Behind-the-Scenes COVID Hero

When the pandemic hit, many municipalities, EMS agencies, and hospitals suffered extreme supply shortages. Hospital gowns, gloves, N95 masks, and other PPE were sent to hot spots like New York and California, and as a result, many first responders had to answer calls without protective gear.

But, thanks to Gina Smith, the Georgetown Fire Department had zero shortages. Before she found her way to the fire department as medical logistics coordinator, Gina worked for a statewide EMS company as an EMT and medical logistics coordinator, which allowed her to build relationships with medical suppliers. It’s because of those relationships that no Georgetown firefighter EMT had to respond to a call without protective gear during the pandemic. “We could have been in a bad situation,” she says. “I’ve heard horror stories from people, working for other agencies, who couldn’t get their hands on PPE; still answering calls but not provided the things they need.”

Gina remembers her own experience as a first responder, a career choice that dates back to childhood when she was inspired by TV shows about firefighters and law enforcement; “They made it look so cool.” Now, 30 years later, she still thinks it’s an awesome job, but nothing like the way Hollywood portrays it. “It’s not all glammed up.

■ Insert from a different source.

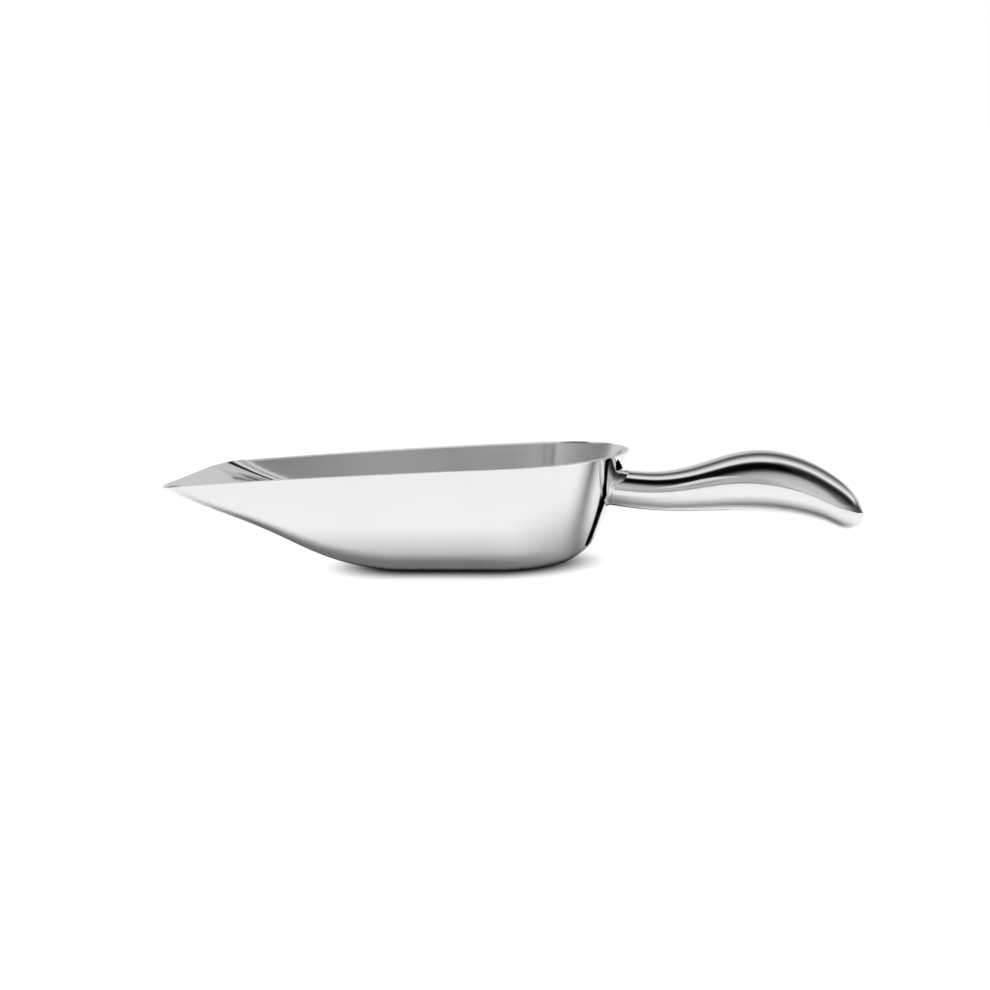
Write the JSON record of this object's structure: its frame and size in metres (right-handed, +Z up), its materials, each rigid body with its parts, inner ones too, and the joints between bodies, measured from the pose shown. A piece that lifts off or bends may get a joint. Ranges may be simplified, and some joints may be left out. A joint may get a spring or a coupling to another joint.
{
  "type": "ice scoop",
  "caption": "Polished steel ice scoop: a pressed pan with a flat base, a ramp up to a straight pouring lip, a round back and a hollow wave-shaped handle.",
  "frame": {"origin": "middle of the pan's flat underside, on the surface the scoop rests on", "axes": "+X along the handle, away from the pouring lip; +Y across the scoop, to the right of a user who holds the handle and faces the lip; +Z up"},
  "size_m": [0.2604, 0.0804, 0.0403],
  "materials": {
    "pan_steel": "mirror-polished stainless steel sheet",
    "handle_steel": "mirror-polished stainless steel sheet",
    "weld_steel": "stainless weld, ground flush and polished",
    "plug_steel": "plain turned stainless steel, out of sight"
  },
  "bodies": {
    "root": {"scoop_pan": "pan_steel", "handle_shell_left": "handle_steel", "handle_shell_right": "handle_steel", "seam_weld": "weld_steel", "root_weld": "weld_steel", "handle_root_plug": "plug_steel"}
  },
  "joints": []
}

It’s not the edited pretty version.”


After helping the Georgetown Fire Department with a medical logistics computer program, Gina took over the program in 2019, unaware that a health crisis would threaten EMS agencies and fire departments just a few months later. She grew to love working for the fire department, with its fantastic staff and supportive community. “Georgetown loves its fire department,” she says. “You don’t see that in every community. People love how the city takes care of them, and it runs like a well-oiled machine.”

At first, Gina’s relationships with various medical suppliers just saved the fire department money, as she was able to shop around for equipment and medical supplies instead of sticking with one supplier. But what started as a matter of convenience became a necessity when the federal government took control of medical supply distribution and ordered equipment to be sent to areas hit hardest by COVID. Wiped-out warehouses, price gouging, and shipping delays ensued. “It was a big mess,” Gina recalls. “What saved me was my connections with representatives from these medical supply companies.”

As companies continuously set aside cases of protective equipment for her, Gina has gratefully bought whatever they have, even if it sometimes meant firefighter EMTs were decked out quite colorfully. “At one point they looked like Easter eggs with pink gowns and purple masks,” she says, adding that they were good sports about it and even got compliments on their attire from some Sun City folks.

Throughout the chaos of 2020, every fire station, including newly-minted Stations 6 and 7, has always been fully stocked with supplies. “We’ve never run out of anything—we haven’t even come close,” Gina notes. But as she says, she was just doing her job. “Pandemic or no pandemic, you just have to adjust to what’s going on. I didn’t expect this to come, but it did, and we made it through.”